- Set problem -
Reproduce the full listing that appears beneath this instruction exactly.

- Data segment -
★ ★ ★ ★

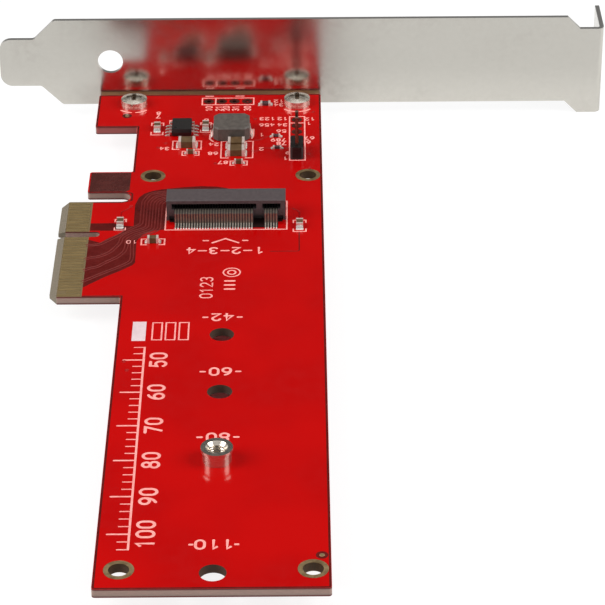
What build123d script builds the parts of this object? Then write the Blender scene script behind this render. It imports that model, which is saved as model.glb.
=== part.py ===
from build123d import *
import os

# Adapter card that carries a flat plug-in storage module on an expansion-slot card.
# Millimetres. X runs from the edge connector towards the free long edge, Y towards
# the bracket, Z up on the component side. The origin is the centre of the key
# notch's mouth, on the board's mid-plane.

# Board
BOARD_T = 1.57
BOARD_LOW_X = 12.58
BOARD_WIDTH = 35.98
BRACKET_FROM_KEY = 57.15
BRACKET_GAP = 1.05
BOARD_PAST_MODULE = 3.95
OUTER_CORNER_R = 0.5
INNER_CORNER_R = 0.4

# Edge connector tab and its neighbours
TAB_FAR_Y = 12.15
TAB_LENGTH = 34.3
TAB_CORNER = 1.4
KEY_WIDTH = 1.9
KEY_DEPTH = 7.65
KEY_END_FLAT = 0.1
BEVEL_LENGTH = 1.3
BEVEL_RISE = 0.45
SLOT_WIDTH = 3.72
SLOT_END_R = 1.6
GUARD_WIDTH = 7.95
GUARD_TIP_X = 4.46
CUTOUT_LENGTH = 18.54
SECTION_TIP_X = 4.36

# Edge contacts
CONTACT_PITCH = 1.0
CONTACT_WIDTH = 0.7
CONTACT_FIRST = 0.65
CONTACT_START_X = 1.4
CONTACT_END_X = 5.4
SHORT_START_X = 2.9
SHORT_CONTACT_NUMBER = 31
CONTACT_COUNT_BEFORE_KEY = 11
CONTACT_COUNT = 32
KEY_CONTACT_STEP = 3.0
COPPER_T = 0.05

# Plain and plated holes in the board
MOUNT_HOLE_R = 1.6
MOUNT_RING_R = 2.35
MOUNT_HOLE_INSET = 4.8
MOUNT_HOLE_FROM_BRACKET = 35.03
MOUNT_HOLE_LOW = 3.88
MOUNT_HOLE_HIGH = 2.76
PIN_PITCH = 2.54
PIN_HOLE_R = 0.5

# Storage module seat
MODULE_AXIS_X = 30.66
MODULE_EDGE_Y = 7.0
MODULE_LENGTHS = (42, 60, 80, 110)
MODULE_HOLE_R = 2.1

# Standoff and its nut
STANDOFF_HEIGHT = 2.5
STANDOFF_BODY_R = 2.35
STANDOFF_RIM_R = 2.6
STANDOFF_RIM_T = 0.5
STANDOFF_BORE_R = 1.25
STANDOFF_MOUTH_R = 1.8
STUD_R = 2.0
NUT_WIDTH = 6.0
NUT_T = 1.3
THREAD_CLEARANCE = 0.03

# Module socket
SOCKET_HEIGHT = 4.2
SOCKET_BACK_Y = 9.45
SOCKET_FACE_Y = 4.9
SOCKET_END_GAP = 0.75
SOCKET_END_WALL = 0.95
SOCKET_SLOT_LOW = 2.3
SOCKET_SLOT_HIGH = 3.45
SOCKET_FOOT_Y = 5.6
SOCKET_UNDERCUT = 1.0
SOCKET_CORNER = 0.45
SOCKET_EDGE = 0.15
SEAT_CLEARANCE = 0.15
RIB_WIDTH = 1.1
POSITIONS = 75
KEY_FIRST = 59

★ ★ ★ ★

- The completed task -
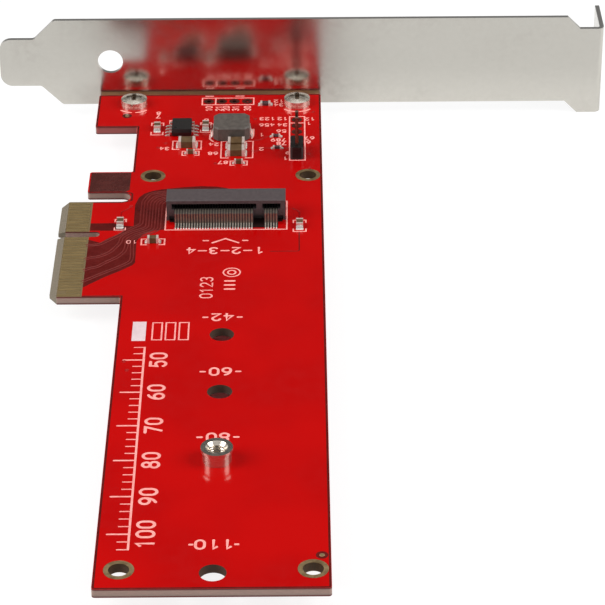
What build123d script builds the parts of this object? Then write the Blender scene script behind this render. It imports that model, which is saved as model.glb.
=== part.py ===
from build123d import *
import os

# Adapter card that carries a flat plug-in storage module on an expansion-slot card.
# Millimetres. X runs from the edge connector towards the free long edge, Y towards
# the bracket, Z up on the component side. The origin is the centre of the key
# notch's mouth, on the board's mid-plane.

# Board
BOARD_T = 1.57
BOARD_LOW_X = 12.58
BOARD_WIDTH = 35.98
BRACKET_FROM_KEY = 57.15
BRACKET_GAP = 1.05
BOARD_PAST_MODULE = 3.95
OUTER_CORNER_R = 0.5
INNER_CORNER_R = 0.4

# Edge connector tab and its neighbours
TAB_FAR_Y = 12.15
TAB_LENGTH = 34.3
TAB_CORNER = 1.4
KEY_WIDTH = 1.9
KEY_DEPTH = 7.65
KEY_END_FLAT = 0.1
BEVEL_LENGTH = 1.3
BEVEL_RISE = 0.45
SLOT_WIDTH = 3.72
SLOT_END_R = 1.6
GUARD_WIDTH = 7.95
GUARD_TIP_X = 4.46
CUTOUT_LENGTH = 18.54
SECTION_TIP_X = 4.36

# Edge contacts
CONTACT_PITCH = 1.0
CONTACT_WIDTH = 0.7
CONTACT_FIRST = 0.65
CONTACT_START_X = 1.4
CONTACT_END_X = 5.4
SHORT_START_X = 2.9
SHORT_CONTACT_NUMBER = 31
CONTACT_COUNT_BEFORE_KEY = 11
CONTACT_COUNT = 32
KEY_CONTACT_STEP = 3.0
COPPER_T = 0.05

# Plain and plated holes in the board
MOUNT_HOLE_R = 1.6
MOUNT_RING_R = 2.35
MOUNT_HOLE_INSET = 4.8
MOUNT_HOLE_FROM_BRACKET = 35.03
MOUNT_HOLE_LOW = 3.88
MOUNT_HOLE_HIGH = 2.76
PIN_PITCH = 2.54
PIN_HOLE_R = 0.5

# Storage module seat
MODULE_AXIS_X = 30.66
MODULE_EDGE_Y = 7.0
MODULE_LENGTHS = (42, 60, 80, 110)
MODULE_HOLE_R = 2.1

# Standoff and its nut
STANDOFF_HEIGHT = 2.5
STANDOFF_BODY_R = 2.35
STANDOFF_RIM_R = 2.6
STANDOFF_RIM_T = 0.5
STANDOFF_BORE_R = 1.25
STANDOFF_MOUTH_R = 1.8
STUD_R = 2.0
NUT_WIDTH = 6.0
NUT_T = 1.3
THREAD_CLEARANCE = 0.03

# Module socket
SOCKET_HEIGHT = 4.2
SOCKET_BACK_Y = 9.45
SOCKET_FACE_Y = 4.9
SOCKET_END_GAP = 0.75
SOCKET_END_WALL = 0.95
SOCKET_SLOT_LOW = 2.3
SOCKET_SLOT_HIGH = 3.45
SOCKET_FOOT_Y = 5.6
SOCKET_UNDERCUT = 1.0
SOCKET_CORNER = 0.45
SOCKET_EDGE = 0.15
SEAT_CLEARANCE = 0.15
RIB_WIDTH = 1.1
POSITIONS = 75
KEY_FIRST = 59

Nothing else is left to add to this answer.